By Bernie Bell
When Earl Rognvald set about having St. Magnus cathedral built, he can have had no idea how it would become a community cathedral – a people’s cathedral. It was built to honour St. Magnus, and became the final resting place for his bones.
It is a cathedral – a place of worship, and has its own Minister – the Reverend Fraser McNaughton – ‘The Rev’ – but….it belongs to the Burgh of Kirkwall, and so, the people of Orkney. Religious services are held there – weddings, funerals – but it also hosts many other events.
There is an Annual Flower Festival, by Kirkwall Flower Arrangement Club.
A few years ago, a labyrinth was laid out in the nave and folk could go and walk it as a meditative exercise, or just because they felt like it!
Religions have their root in a common spirituality, meditation connects with our inner self, or spirit.
Presently, the Rognvald Sails are there, which commentate the journey of Earl Rognvald to The Holy Land
There is a traditional Christmas crib.
And a very touching, modest war memorial, in a niche under the plaque listing the names of the fallen.
There are also many kinds of music events held there, both of sacred and secular music. Recently , we attended the Lucy Service ( see ‘comments’ Kirkwall at Christmas ), and on Saturday evening, we went to a concert called ‘Christmas in Song’.
This brought together many local singers in a concert of less traditional Christmas songs, including ‘Funiculi funicula’ which, as visiting Tenor and Conductor Mark Luther pointed out, is nothing to do with Christmas but he just likes singing it! The audience did, too, joining in enthusiastically with the chorus and the hand-clapping. The concert was in aid of Orkney Charitable Trust, which was set up in June 2014, with the aim of providing financial help for young people living in Orkney, experiencing times of hardship. The ‘Every Child Deserves a Christmas‘ fund, hopes to make a positive difference for disadvantaged children in Orkney during the Christmas season.
Among those taking part on Saturday, were our own ‘Orkney Rocks!’, and the sweet, clear voice of Sophie Sullivan – a joy to listen to.

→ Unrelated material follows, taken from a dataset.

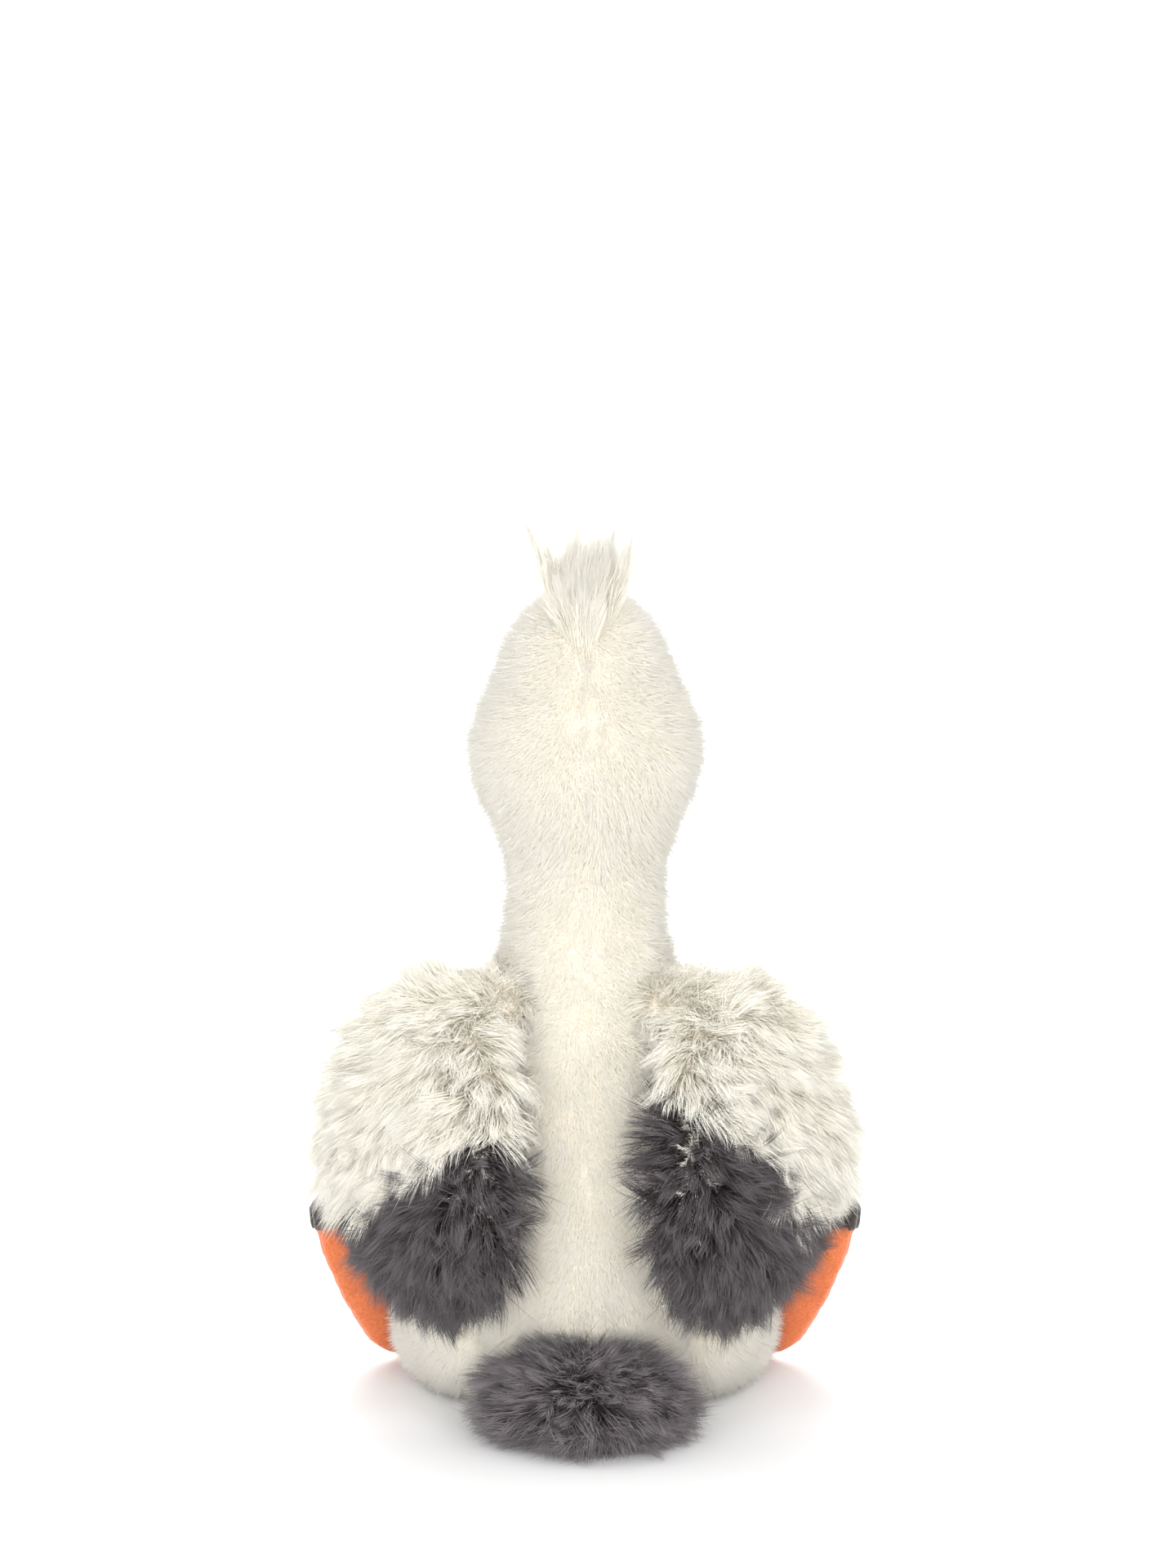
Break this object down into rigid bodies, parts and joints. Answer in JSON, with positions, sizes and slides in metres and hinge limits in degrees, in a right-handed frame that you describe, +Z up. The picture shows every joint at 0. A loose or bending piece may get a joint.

I always like to go to St. Magnus. If it’s just that I’ve been in town and need some peace, I go there, sit in a corner, and ….sit. It got a very soothing atmosphere. Music events are always something special there, and it was whilst sitting there last night, listening and looking around me, that I fully realised how very, very fortunate we are to have a people’s cathedral, where all these different aspects of life can be expressed in one place. And not only in one place, but in a place which has such inherent beauty. The red sandstone, glowing in the soft lighting.
And , finally, in St. M’s right now……………..”Oh, Christmas tree, Oh Christmas tree.”
All photos by B Bell unless otherwise stated.